We must reduce the number of 'dead miles' and ensure that we place transit where and when needed. This can most effectively be done by a commission comprised of business leaders and community spokespeople from throughout our city.

The implementation of the PRESTO pass in late 2010/early 2011 will also make it more convenient for citizens to utilize transit.
Do you believe that poverty is the most critical issue facing Hamilton today? If so, please outline your solutions. If not, please explain your reasons. Yes Poverty is an issue for the City of Hamilton, yet poverty is not an issue that we can address through simply increasing funds. Poverty by nature is cyclical. In order to break the cycle of poverty we need to create avenues of escape. The single most important factor that can relieve poverty issue is education. We have secondary and post-secondary institutions in this city that are willing to share their expertise and support our communities, yet we ignore them. The educational cycle of a child is 14 years. To impact a child during their educational cycle and create the possibility of growth is far more important than funneling monies towards their family. This is not to say that a roof over your head, food on the table and clothing on your body is not important, but to give hope for the future is the greatest gift that we can give to those in poverty. It is equally important to create training facilities for our unemployed workers, to create the ability of our citizens to gain meaningful employment at greater than a living wage is extremely important.

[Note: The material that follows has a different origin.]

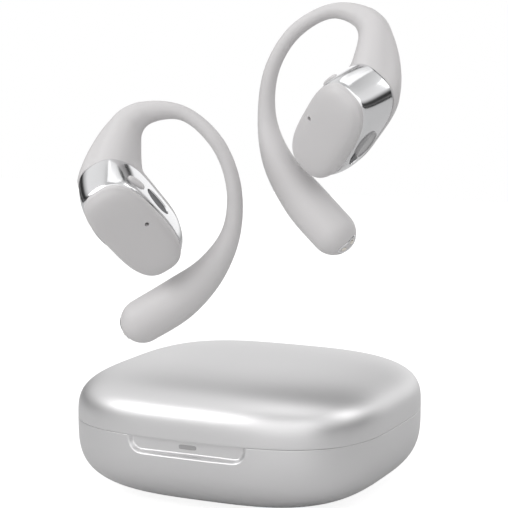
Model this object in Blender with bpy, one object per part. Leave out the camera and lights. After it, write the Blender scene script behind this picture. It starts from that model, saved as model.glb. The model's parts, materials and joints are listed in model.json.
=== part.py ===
"""Open-ear hook earphones, a mirrored pair held above their closed charging case.

The case stands on its flat base with its long side along X, its finger notch towards -Y and its lid hinge
at the rear, +Y. Each bud is designed once in its own frame (x along the capsule towards its free end, y
towards the ear hook's loop, z out of the touch face) and placed twice, the right one mirrored in y.
Sizes are in millimetres and are scaled to metres when a mesh is made.
"""
import math

import bmesh
import bpy
from mathutils import Euler, Matrix, Vector

MM = 0.001
GAP = 0.3  # between pieces that touch

# Case: a pebble, superelliptic in plan and in profile
CASE_HALF_LENGTH = 45.0
CASE_HALF_DEPTH = 42.0
LID_HEIGHT = 14.8
BASE_DROP = 21.4  # from the seam to the pebble's lowest point, before the foot is cut flat
FOOT_RATIO = 0.55  # flat foot's size as a share of the plan
PLAN_POWER = 3.2
PROFILE_POWER = 3.5
CASE_WALL = 1.6
CASE_FLOOR = 1.6
SEAM_BEVEL = 0.5
CASE_SEGMENTS = 40
PROFILE_STEPS = 6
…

Will your term change people's first impression of Hamilton, and make that first impression more attractive to visitors, students, commuters and newcomers? If so, how? Yes People's first impression of Hamilton is negative at first glance. Entering the downtown core is a lesson in social planning gone wrong. We have grouped all of our social services in a single area. Through simple use of postal code sampling, we could shift social services to the areas at risk, while changing the face of the downtown core.